For starters, the pound sterling’s 20% drop in value right after the Brexit vote hate heavily into financiers’ profits – overnight. Whether they were foreign banks with UK operations, like Santander, or foreign carmakers with a major share of the British car finance market, like Ford and Volkswagen, players in automotive had to reckon with a drastic drop in bottom-line profits for one of the most advanced consumer finance markets in the world.
The currency shock did not stop at companies’ balance sheets. As the cost of parts procuring rose, so did the price of a new car – and its financing.
According to research by accountancy UHY Hacker Young, the average monthly cost of a PCH agreement, across the ten most popular new cars, rose 9% in the year to February 2018. Higher retail price points translated to £11 more a month for leasing a Ford Fiesta and £18 more for a Vauxhall Corsa. For high-end models like BWM’s Mini, Audi’s A3 and Mercedes’s C Class, the monthly bill rose to around £70.
With the cost of new cars rising, customers are increasingly looking at cheaper alternatives.
A Close Brothers survey found that, while the uncertainty surrounding Brexit is giving time for thought for an increasing number of potential car buyers, those that do plan on buying a vehicle in the near future are more likely to opt for a used car rather than a new one, with or without finance.

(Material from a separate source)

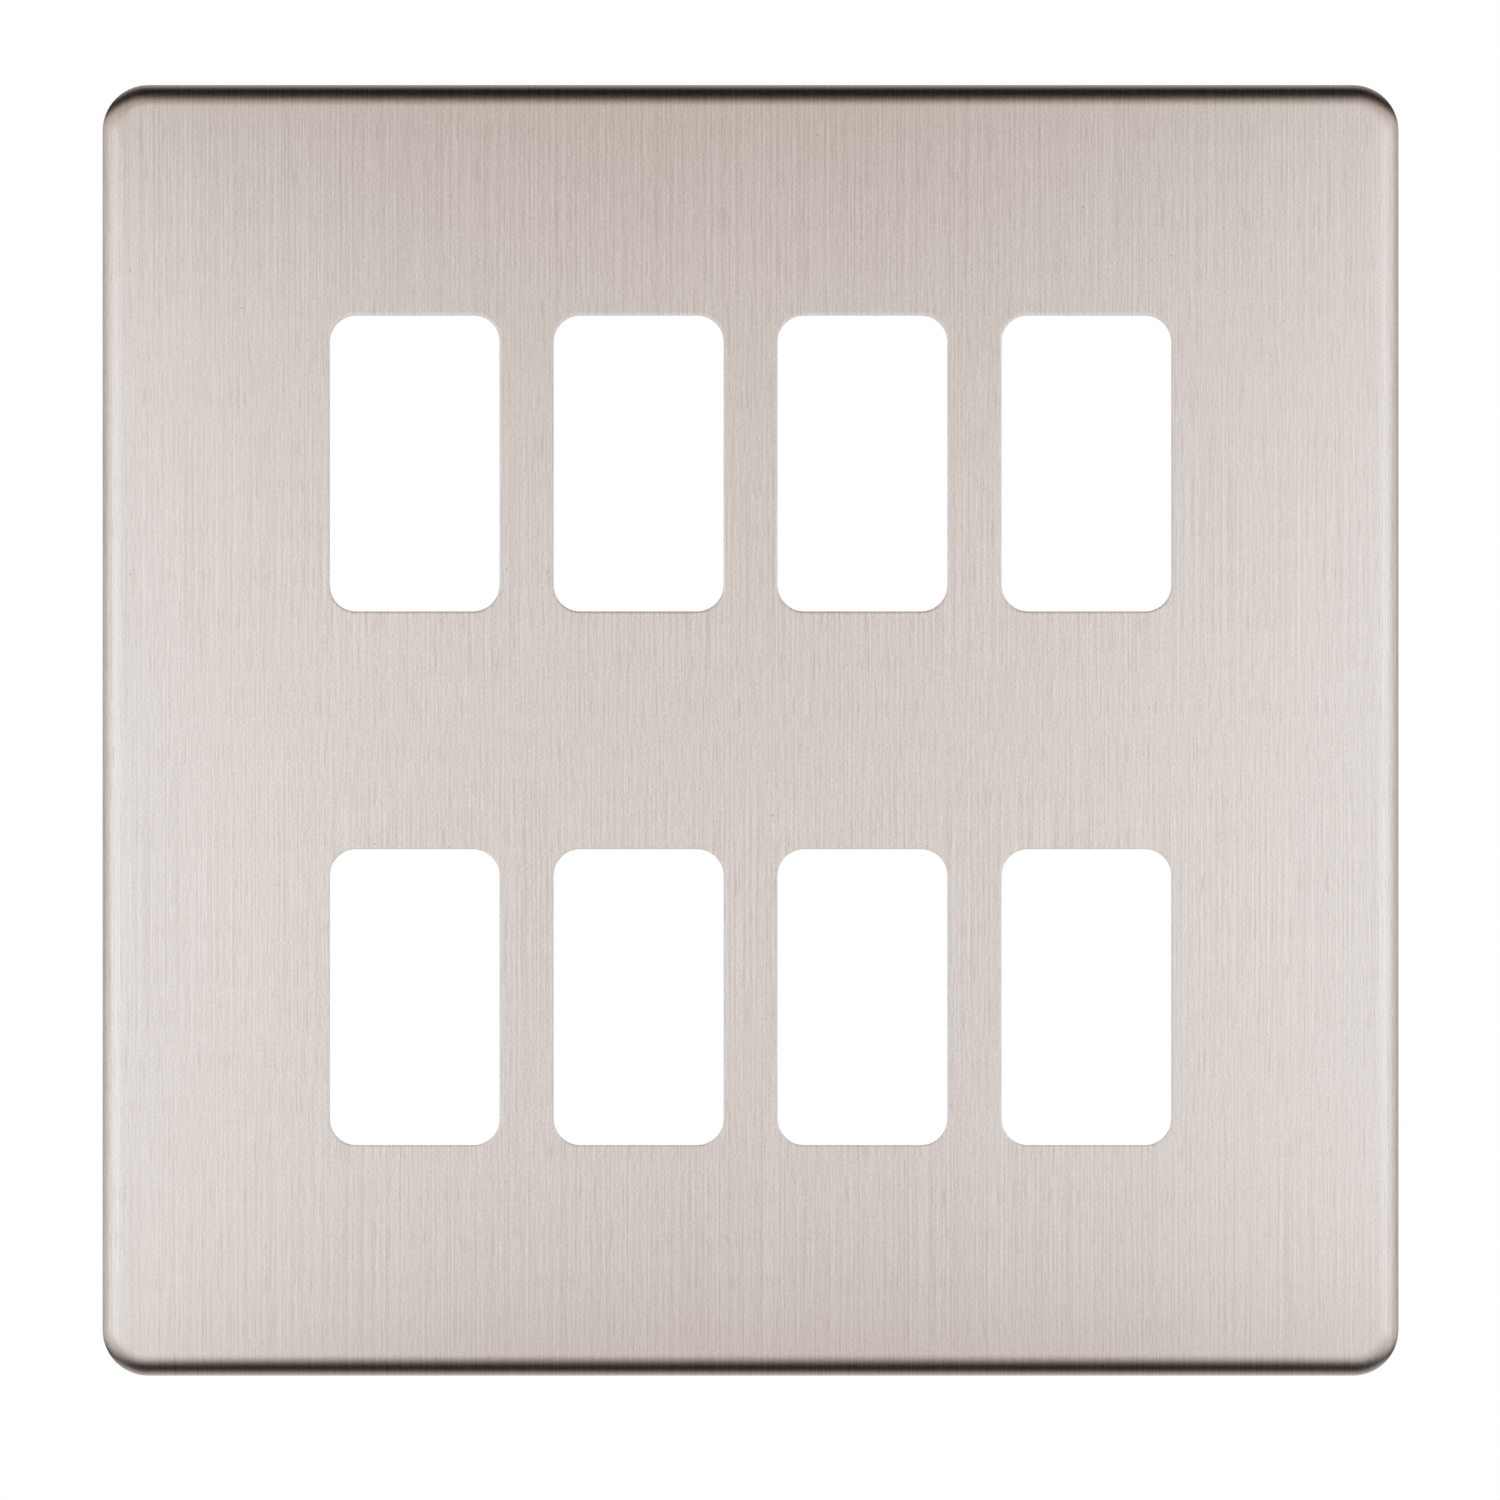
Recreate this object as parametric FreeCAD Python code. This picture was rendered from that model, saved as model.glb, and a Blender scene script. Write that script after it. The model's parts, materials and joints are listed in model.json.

That is hard news to swallow for captives, who make most of their money from selling vehicles from their parent company, straight out of the factory. Responding to a Parliamentary business committee consultation on Brexit last year, Ford Credit Europe said it could not “afford any kind of disruption to … continuity of financing [for Ford vehicles]”, adding that the introduction of border tariffs would place a significant cost for retail on both sides of the Channel.
In the face of a possible “no-deal” Brexit, where they might lose “passporting” capabilities, captives are taking no chances. Ford was reported to having applied for a banking licence in Germany at the beginning of this year, while in late 2017, Volkswagen Financial Services openly said it was considering a Prudential Regulation Authority licence in order not to lose access to one of its most profitable motor finance markets.
Whatever shape Brexit ends up taking, investors’ perception of Britain as a fertile financial services market has inevitably shifted. After the UK departs from the EU, there is no guarantee that the British market will not have a diluted strategic weight in carmakers’ decisions.